Sunday, March 28, 2021

Anti-War

Kurt Vonnegut swore to the widow of his best war-time buddy that his Dresden novel (Slaughterhouse-Five) would be an anti-war book before she welcomed him into her home.

Vonnegut enlisted into the U.S. Army in early 1943, at the height of our involvement in World War II.  Whether he enlisted rather than waiting to be drafted is not clear.  As a 4th generation German American (he makes this absolutely clear on the title page of Slaughterhouse-Five), he may very well have been conflicted fighting Germany.  Whether he could have opted for the Asian theater of war is also not clear.

He published his anti-war novel, Slaughterhouse-Five, in 1969, 24 years after the central event (the Allied fire-bombing of Dresden) of the book.  It is not unusual for writers to take years (or decades) before they can write about traumatic events in their own lives (and to fictionalize it, too).
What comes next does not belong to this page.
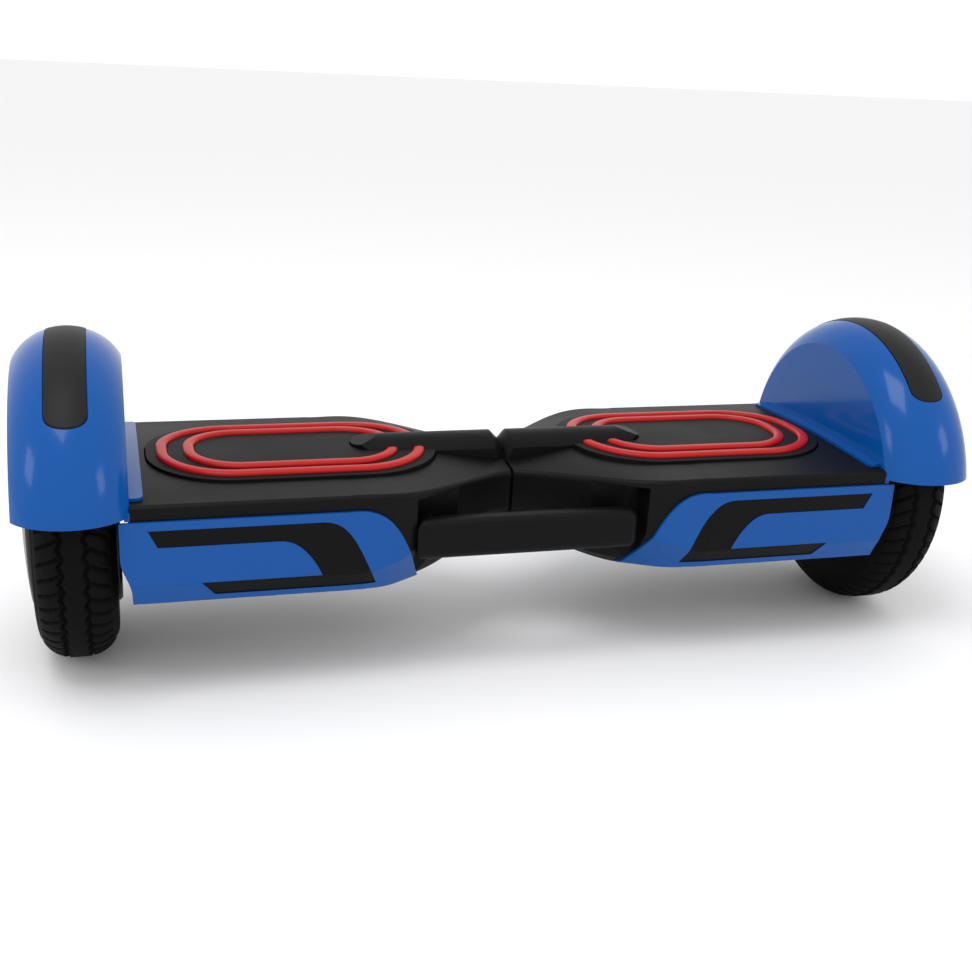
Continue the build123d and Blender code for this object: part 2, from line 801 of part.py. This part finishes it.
# ------------------------------------------------------------------- wheels and motors
axle_start = 192.0
shoulder_start = 246.0
shoulder_end = 278.0
axle_end = 287.0
shoulder_radius = 12.0
stator_start = 250.0
stator_end = 274.0
slot_count = 18
slot_width = 4.0
slot_root = 24.0
rotor_start = 243.0
rotor_end = 281.0
cover_start = 236.5
cover_crown_x = 291.6
cover_flat = 8.0
inner_bearing = 17.5
outer_bearing = 14.0
bearing_length = 5.0

with BuildPart() as axle:
    for start, end, radius in (
        (axle_start, shoulder_start, axle_radius),
        (shoulder_start, shoulder_end, shoulder_radius),
        (shoulder_end, axle_end, journal_radius),
    ):
        with BuildSketch(Plane.YZ.offset(start)):
            with Locations((0, axle_z)):
                Circle(radius)
        extrude(amount=end - start)
save_pair(axle, "axle")

with BuildPart() as stator:
    with BuildSketch(Plane.YZ.offset(stator_start)):
        with Locations((0, axle_z)):
            Circle(stator_radius)
            Circle(shoulder_radius + running_gap, mode=Mode.SUBTRACT)
            with PolarLocations((slot_root + stator_radius - 2.5) / 2, slot_count):
                Rectangle(stator_radius - 2.5 - slot_root, slot_width, mode=Mode.SUBTRACT)
            with PolarLocations(stator_radius, slot_count):
                Rectangle(8, 1.6, mode=Mode.SUBTRACT)
    extrude(amount=stator_end - stator_start)
save_pair(stator, "stator")

with BuildPart() as rotor:
    with BuildSketch(Plane.YZ.offset(rotor_start)):
        with Locations((0, axle_z)):
            Circle(rim_radius)
            Circle(stator_radius + air_gap, mode=Mode.SUBTRACT)
    extrude(amount=rotor_end - rotor_start)
save_pair(rotor, "rotor")

with BuildPart() as inner_cover:
    with BuildSketch(Plane.YZ.offset(cover_start)):
        with Locations((0, axle_z)):
            Circle(rim_radius)
            Circle(inner_bearing + running_gap, mode=Mode.SUBTRACT)
    extrude(amount=rotor_start - cover_start)
    chamfer(inner_cover.faces().sort_by(Axis.X)[0].outer_wire().edges(), 1.5)
save_pair(inner_cover, "inner_cover")

with BuildPart() as hub_cover:
    with BuildSketch(Plane.XZ):
        with BuildLine():
            Polyline(
                (rotor_end, axle_z),
                (rotor_end, axle_z + rim_radius),
                (tyre_outer + 1.4, axle_z + rim_radius),
                (tyre_outer + 2.4, axle_z + rim_radius - 1.0),
            )
            ThreePointArc(
                (tyre_outer + 2.4, axle_z + rim_radius - 1.0),
                (cover_crown_x - 1.2, axle_z + rim_radius / 2),
                (cover_crown_x, axle_z + cover_flat),
            )
            Polyline((cover_crown_x, axle_z + cover_flat), (cover_crown_x, axle_z), (rotor_end, axle_z))
        make_face()
    revolve(axis=axle_line)
    with BuildSketch(Plane.YZ.offset(rotor_end)):
        with Locations((0, axle_z)):
            Circle(outer_bearing + running_gap)
    extrude(amount=axle_end + 1 - rotor_end, mode=Mode.SUBTRACT)
save_pair(hub_cover, "hub_cover")

with BuildPart() as bearings:
    for start, outer, bore in (
        (rotor_start - bearing_length, inner_bearing, axle_radius),
        (rotor_end, outer_bearing, journal_radius),
    ):
        with BuildSketch(Plane.YZ.offset(start)):
            with Locations((0, axle_z)):
                Circle(outer)
                Circle(bore + running_gap, mode=Mode.SUBTRACT)
        extrude(amount=bearing_length)
save_pair(bearings, "bearings")

with BuildPart() as tyre:
    with BuildSketch(Plane.XZ) as tyre_section:
        with Locations((wheel_mid, axle_z + (tyre_radius + rim_radius + running_gap) / 2)):
            Rectangle(tyre_width, tyre_radius - rim_radius - running_gap)
        fillet(tyre_section.vertices().sort_by(Axis.Y)[-2:], tyre_shoulder)
    revolve(axis=axle_line)
save_pair(tyre, "tyre")

# ---------------------------------------------------------------------- carry handle
handle_end_round = 6.0
handle_edge_round = 6.5
handle_end = pocket_half_length - handle_end_gap
bar_back_y = handle_front_y + handle_depth
with BuildPart() as carry_handle:
    with BuildSketch(Plane.XY.offset(handle_top_z - handle_height)) as handle_plan:
        with Locations(((handle_end - pocket_half_length) / 2, (handle_front_y + bar_back_y) / 2)):
            Rectangle(pocket_half_length + handle_end, handle_depth)
        with Locations((return_width / 2 - pocket_half_length, (bar_back_y + pocket_back_y) / 2)):
            Rectangle(return_width, pocket_back_y - bar_back_y)
        fillet(handle_plan.vertices().sort_by(Axis.X)[-2:], handle_end_round)
        fillet(handle_plan.vertices().sort_by(Axis.X)[0:2].sort_by(Axis.Y)[-1:], pocket_round)
    extrude(amount=handle_height)
    rims = carry_handle.edges().filter_by(Plane.XY)
    rims = rims.filter_by(lambda rim: rim.center().Y < pocket_back_y - 0.5)
    fillet(rims.filter_by(lambda rim: rim.center().X > -pocket_half_length + 0.5), handle_edge_round)
    # Screw holes in the return arm, from inside the shell.
    with BuildSketch(Plane.XZ.offset(-pocket_back_y)):
        with Locations(*[(handle_screw_x, z) for z in handle_screw_zs]):
            Circle(screw_radius)
    extrude(amount=12, mode=Mode.SUBTRACT)
save(carry_handle, "carry_handle")

with BuildPart() as handle_screws:
    with BuildSketch(Plane.XZ.offset(-liner_back_y)):
        with Locations(*[(handle_screw_x, z) for z in handle_screw_zs]):
            Circle(screw_radius - running_gap)
    extrude(amount=liner_back_y - pocket_back_y + 10)
    with BuildSketch(Plane.XZ.offset(-liner_back_y)):
        with Locations(*[(handle_screw_x, z) for z in handle_screw_zs]):
            Circle(head_radius - free_gap)
    extrude(amount=-2)
save(handle_screws, "handle_screws")

# ------------------------------------------------------------------------ electronics
belly_floor_z = belly_z + wall
with BuildPart() as battery_pack:
    with BuildSketch(Plane.XY.offset(belly_floor_z + rest_gap)):
        with Locations((-137.0, 0)):
            RectangleRounded(94, 62, 4)
    extrude(amount=36)
    fillet(battery_pack.edges().group_by(Axis.Z)[-1], 2)
save(battery_pack, "battery_pack")

board_middle_x = 131.0
with BuildPart() as control_board:
    with BuildSketch(Plane.XY.offset(plate_z - 8)):
        with Locations((board_middle_x, 0)):
            RectangleRounded(84, 76, 3)
    extrude(amount=1.6)
    # Stand-offs up to the frame plate, power transistors and capacitors underneath.
    with BuildSketch(Plane.XY.offset(plate_z - 6.4)):
        with Locations((board_middle_x, 0)):
            with GridLocations(74, 66, 2, 2):
                Circle(3)
    extrude(amount=6.4)
    with BuildSketch(Plane.XY.offset(plate_z - 8)):
        with Locations((board_middle_x - 26, 0)):
            with GridLocations(1, 12.5, 1, 6):
                Rectangle(11, 9)
    extrude(amount=-4.5)
    with BuildSketch(Plane.XY.offset(plate_z - 8)):
        with Locations((board_middle_x + 16, -24), (board_middle_x + 16, 0)):
            Circle(8)
    extrude(amount=-20)
    with BuildSketch(Plane.XY.offset(plate_z - 8)):
        with Locations((board_middle_x + 16, 26)):
            Rectangle(30, 14)
    extrude(amount=-9)
save(control_board, "control_board")

# ------------------------------------------------------ power button and charge socket
button_travel = 1.2
button_collar = 1.6
collar_rim = 1.8
with BuildPart() as power_button:
    with Locations((button_spot[0], button_spot[1], belly_z + 0.6)):
        Cylinder(button_radius, 6.4, align=(Align.CENTER, Align.CENTER, Align.MIN))
    fillet(power_button.edges().group_by(Axis.Z)[0], 0.8)
    with Locations((button_spot[0], button_spot[1], belly_floor_z)):
        Cylinder(button_radius + collar_rim, button_collar, align=(Align.CENTER, Align.CENTER, Align.MIN))
save(power_button, "power_button")

# One moulded block holds the switch over the button and the socket beside it.
socket_depth = 9.0
port_top_z = 72.0
switch_gap = 0.6
with BuildPart() as port_block:
    with BuildSketch(Plane.XY.offset(belly_floor_z)):
        with Locations(((button_spot[0] + socket_spot[0]) / 2, button_spot[1])):
            RectangleRounded(54, 20, 5)
    extrude(amount=port_top_z - belly_floor_z)
    with Locations((socket_spot[0], socket_spot[1], belly_z + 0.5)):
        Cylinder(
            socket_radius - free_gap,
            wall,
            align=(Align.CENTER, Align.CENTER, Align.MIN),
        )
    with Locations((socket_spot[0], socket_spot[1], belly_z)):
        Cylinder(
            socket_radius - 2.5,
            socket_depth,
            align=(Align.CENTER, Align.CENTER, Align.MIN),
            mode=Mode.SUBTRACT,
        )
    with Locations((button_spot[0], button_spot[1], belly_floor_z)):
        Cylinder(
            button_radius + collar_rim + free_gap,
            belly_z + 7 - belly_floor_z + button_travel + switch_gap,
            align=(Align.CENTER, Align.CENTER, Align.MIN),
            mode=Mode.SUBTRACT,
        )
    with Locations((socket_spot[0], socket_spot[1], belly_z + socket_depth)):
        with PolarLocations(3.2, 3):
            Cylinder(0.9, 2.4, align=(Align.CENTER, Align.CENTER, Align.MAX))
save(port_block, "port_block")

# The cable between the halves runs inside the pivot tube, a plug on each end.
cable_radius = 3.0
cable_end = 74.0
grommet_length = 5.0
with BuildPart() as centre_harness:
    with BuildSketch(Plane.YZ.offset(-cable_end)):
        with Locations((0, axle_z)):
            Circle(cable_radius)
    extrude(amount=2 * cable_end)
    # Two grommets hold it in the tube.
    for start in (grommet_length - housing_end, housing_end):
        with BuildSketch(Plane.YZ.offset(start)):
            with Locations((0, axle_z)):
                Circle(tube_bore - running_gap)
        extrude(amount=-grommet_length)
    with Locations((-cable_end, 0, axle_z), (cable_end, 0, axle_z)):
        Box(9, 14, 8)
save(centre_harness, "centre_harness")
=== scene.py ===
# %% [markdown]
# # A self balancing hoverboard
#
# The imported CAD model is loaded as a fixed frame. This lesson gives each of its
# nodes a procedural material, and replaces the nodes whose look needs more than the
# CAD shape: the treaded tyres and the soft raised rings on the foot mats.

import json
from math import radians

import bpy
import numpy as np
from mathutils import Matrix, Vector


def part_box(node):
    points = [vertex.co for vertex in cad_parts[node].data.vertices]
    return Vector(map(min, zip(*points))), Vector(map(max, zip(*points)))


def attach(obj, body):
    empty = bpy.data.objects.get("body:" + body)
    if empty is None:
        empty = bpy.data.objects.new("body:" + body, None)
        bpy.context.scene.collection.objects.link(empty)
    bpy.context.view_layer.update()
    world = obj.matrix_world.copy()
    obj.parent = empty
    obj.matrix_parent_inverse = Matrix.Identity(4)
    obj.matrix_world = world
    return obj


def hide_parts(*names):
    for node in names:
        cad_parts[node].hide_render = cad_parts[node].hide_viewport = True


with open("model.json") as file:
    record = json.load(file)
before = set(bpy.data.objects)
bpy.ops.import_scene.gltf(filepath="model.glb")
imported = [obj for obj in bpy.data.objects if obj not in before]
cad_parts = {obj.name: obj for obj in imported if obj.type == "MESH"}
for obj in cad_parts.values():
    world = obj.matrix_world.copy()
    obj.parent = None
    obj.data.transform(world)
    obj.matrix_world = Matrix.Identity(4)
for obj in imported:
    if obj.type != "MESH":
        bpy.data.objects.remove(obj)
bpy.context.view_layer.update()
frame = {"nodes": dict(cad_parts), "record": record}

# %% [markdown]
# ## Sizes
#
# The sizes are in metres, in the CAD model's frame: +X runs along the axles, the carry
# handle is on the -Y side, and Z is 0 on the ground. Places come from the boxes of the
# CAD nodes, so that they follow the frame.

# %% Sizes and places
tyre_low, tyre_high = (Vector(corner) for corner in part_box("right_tyre"))
tyre_radius = (tyre_high.z - tyre_low.z) / 2
axle_z = (tyre_high.z + tyre_low.z) / 2
tyre_middle = (tyre_high.x + tyre_low.x) / 2
tyre_width = tyre_high.x - tyre_low.x
rim_radius = 0.058
mat_low, mat_high = (Vector(corner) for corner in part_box("right_foot_mat"))
mat_middle = (mat_high.x + mat_low.x) / 2
mat_half_depth = mat_high.y
mat_top = mat_high.z
print("tyre radius and width", round(tyre_radius, 4), round(tyre_width, 4))
print("mat middle and top", round(mat_middle, 4), round(mat_top, 4))

# %% [markdown]
# ## Making surfaces
#
# A new piece is a grid of points. Its columns always close on themselves, because every
# piece here has a closed section; its rows close on themselves on a tyre, and end in
# a flat cap on a mat ring.


# %% Surface helpers
def closed_surface(name, grid, rows_close):
    """Mesh through a grid of points, shaped (rows, columns, 3).

    Quad (i, j) joins points (i, j), (i, j+1), (i+1, j+1) and (i+1, j). Columns wrap
    round; rows wrap round as well where rows_close is true, or end in two caps.
    """
    rows, columns = grid.shape[:2]
    spans = rows if rows_close else rows - 1
    i, j = np.meshgrid(np.arange(spans), np.arange(columns), indexing="ij")
    here, there = i * columns, (i + 1) % rows * columns
    right = (j + 1) % columns
    quads = np.stack([here + j, here + right, there + right, there + j], -1).reshape(-1, 4)
    caps = []
    if not rows_close:
        last = (rows - 1) * columns
        caps = [np.arange(columns)[::-1].tolist(), (last + np.arange(columns)).tolist()]
    mesh = bpy.data.meshes.new(name)
    mesh.from_pydata(grid.reshape(-1, 3).tolist(), [], quads.tolist() + caps)
    mesh.validate()
    smooth = np.ones(len(mesh.polygons), bool)
    smooth[len(quads) :] = False
    mesh.polygons.foreach_set("use_smooth", smooth)
    piece = bpy.data.objects.new(name, mesh)
    bpy.context.collection.objects.link(piece)
    print(name, len(mesh.vertices), "points", len(mesh.polygons), "faces")
    return piece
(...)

But what IS unclear above all else is: the reader is left not really understanding what the phrase “anti-war” means to the guy writing an anti-war novel.
Surely, you are kidding; it is self-evident what “anti-war” means.  For example, the United States of America is an anti-war nation, our people are “anti-war,” Americans hate war.
Not so fast!  Do we really hate war?   On December 7th, 1941, before we learned of the Japanese military bombing Pearl Harbor (a clear declaration of war on the U.S.), 85% of our citizens were “isolationist” (World War II had begun in Europe and 85% of us wanted nothing to do with it), maybe even pacifist.  The next day, after FDR woke us up with his "Day of Infamy" speech and declared war on the Empire of Japan, 85% of us were ready to go to war with Japan.  In a foolish war-time decision if ever there was one, Adolph Hitler declared war on America a few days later on December 11th (what took him so long?), and Congress declared war on the Axis powers the same day.  Were we an anti-war nation until we were attacked by the Japanese?  Were we still an anti-war nation after we declared war ourselves?
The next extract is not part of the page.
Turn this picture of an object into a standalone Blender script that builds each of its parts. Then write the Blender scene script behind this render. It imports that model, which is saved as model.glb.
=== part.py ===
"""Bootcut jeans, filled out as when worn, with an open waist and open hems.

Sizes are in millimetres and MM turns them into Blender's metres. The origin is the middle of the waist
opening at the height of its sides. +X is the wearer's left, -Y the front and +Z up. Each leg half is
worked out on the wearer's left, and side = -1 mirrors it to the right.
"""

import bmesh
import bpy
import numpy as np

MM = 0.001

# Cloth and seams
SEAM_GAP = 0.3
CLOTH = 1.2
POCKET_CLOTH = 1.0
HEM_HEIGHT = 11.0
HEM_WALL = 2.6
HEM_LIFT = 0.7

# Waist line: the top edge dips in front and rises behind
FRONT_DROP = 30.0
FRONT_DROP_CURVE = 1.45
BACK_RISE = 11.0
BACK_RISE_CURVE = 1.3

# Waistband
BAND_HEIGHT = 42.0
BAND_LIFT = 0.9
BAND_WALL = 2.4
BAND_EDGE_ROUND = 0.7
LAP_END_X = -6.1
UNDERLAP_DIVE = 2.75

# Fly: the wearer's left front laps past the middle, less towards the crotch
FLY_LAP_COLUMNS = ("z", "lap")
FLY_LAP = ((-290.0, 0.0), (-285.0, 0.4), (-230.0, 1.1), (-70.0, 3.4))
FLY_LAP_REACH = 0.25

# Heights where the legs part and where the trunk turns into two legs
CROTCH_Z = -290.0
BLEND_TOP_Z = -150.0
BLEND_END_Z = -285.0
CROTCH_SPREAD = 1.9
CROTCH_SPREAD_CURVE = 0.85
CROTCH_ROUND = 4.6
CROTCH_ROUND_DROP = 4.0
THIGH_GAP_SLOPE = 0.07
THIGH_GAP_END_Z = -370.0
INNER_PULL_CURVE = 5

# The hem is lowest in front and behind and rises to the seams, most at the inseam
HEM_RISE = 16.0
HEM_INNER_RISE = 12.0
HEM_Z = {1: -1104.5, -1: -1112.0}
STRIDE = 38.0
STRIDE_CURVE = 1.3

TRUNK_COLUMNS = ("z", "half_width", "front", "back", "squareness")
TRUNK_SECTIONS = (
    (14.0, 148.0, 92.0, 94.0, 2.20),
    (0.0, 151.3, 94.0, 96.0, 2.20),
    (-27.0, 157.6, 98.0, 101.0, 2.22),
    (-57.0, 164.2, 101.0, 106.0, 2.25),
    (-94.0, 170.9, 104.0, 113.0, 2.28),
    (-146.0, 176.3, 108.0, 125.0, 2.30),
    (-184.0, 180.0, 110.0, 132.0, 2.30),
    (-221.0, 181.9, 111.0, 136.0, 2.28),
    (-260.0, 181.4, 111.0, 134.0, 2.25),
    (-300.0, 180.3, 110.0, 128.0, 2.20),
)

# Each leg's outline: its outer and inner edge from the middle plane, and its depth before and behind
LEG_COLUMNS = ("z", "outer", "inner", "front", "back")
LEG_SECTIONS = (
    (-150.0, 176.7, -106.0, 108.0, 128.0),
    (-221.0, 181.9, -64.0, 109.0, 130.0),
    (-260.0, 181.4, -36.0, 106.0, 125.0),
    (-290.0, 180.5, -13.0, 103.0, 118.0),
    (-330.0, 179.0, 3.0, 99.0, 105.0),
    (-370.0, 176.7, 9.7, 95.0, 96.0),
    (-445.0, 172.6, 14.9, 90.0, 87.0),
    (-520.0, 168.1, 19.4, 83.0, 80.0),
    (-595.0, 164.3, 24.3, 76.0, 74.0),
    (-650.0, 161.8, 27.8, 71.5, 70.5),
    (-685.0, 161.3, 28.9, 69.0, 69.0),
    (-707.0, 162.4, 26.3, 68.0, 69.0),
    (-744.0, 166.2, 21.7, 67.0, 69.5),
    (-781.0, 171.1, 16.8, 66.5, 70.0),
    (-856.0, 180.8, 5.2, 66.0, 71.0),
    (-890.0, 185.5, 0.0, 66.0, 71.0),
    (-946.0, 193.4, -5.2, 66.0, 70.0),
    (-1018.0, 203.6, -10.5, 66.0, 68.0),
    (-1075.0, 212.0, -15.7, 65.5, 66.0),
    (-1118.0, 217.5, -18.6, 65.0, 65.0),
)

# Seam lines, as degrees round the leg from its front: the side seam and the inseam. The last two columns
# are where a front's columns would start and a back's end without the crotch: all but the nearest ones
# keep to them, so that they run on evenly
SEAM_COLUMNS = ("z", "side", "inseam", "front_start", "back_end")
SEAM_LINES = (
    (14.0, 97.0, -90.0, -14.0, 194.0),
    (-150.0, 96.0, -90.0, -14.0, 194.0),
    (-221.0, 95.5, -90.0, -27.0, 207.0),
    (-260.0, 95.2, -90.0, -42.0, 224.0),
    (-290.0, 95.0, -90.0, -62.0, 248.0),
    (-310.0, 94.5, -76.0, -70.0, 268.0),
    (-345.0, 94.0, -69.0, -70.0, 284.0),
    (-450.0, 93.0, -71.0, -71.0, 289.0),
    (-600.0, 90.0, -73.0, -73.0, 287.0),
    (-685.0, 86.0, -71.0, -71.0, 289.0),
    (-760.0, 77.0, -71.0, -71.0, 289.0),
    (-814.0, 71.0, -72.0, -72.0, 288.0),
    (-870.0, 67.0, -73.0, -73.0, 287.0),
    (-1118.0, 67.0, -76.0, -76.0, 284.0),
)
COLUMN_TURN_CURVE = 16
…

I would like to make clear that anti-war does NOT mean pacifist; different words mean different things.  Pacifists “turn the other cheek” when they are struck.  From our opening words, it should be clear that “anti-war” may imply that we will not provoke – we will not START – a war; but we WILL join the action if we are attacked, perhaps after diplomacy has failed to right the wrong done to us.  Under this definition, do we still believe that we are an anti-war nation, an anti-war society? 

I fear NOT. 

The Union did not join the War Between the States until the Confederacy attacked a Union fort.  The United States did not join World War I until we were attacked.  Same for World War II.  In June of 1950, communist North Korea attacked OUR South Korea.  One can make the case that WE were attacked, but one can also make the case that it was not OUR war to fight.  Our nation was not attacked by the North Vietnamese in 1955, we were not attacked by the island nation of Grenada in 1983, nor were we attacked by Iraq in what became known as Desert Storm. Iraq had not attacked us on “September 11th,” nor had Afghanistan.  Having our economic interests threatened is not the same as our nation being militarily attacked, especially when those economic interests are private interests.  We have had more than our share of provoking wars; our actions prove that we are NOT "anti-war."

And, our collective relationship with guns surely suggests that we are not anti-murder either.  But that is another (related) story for another time.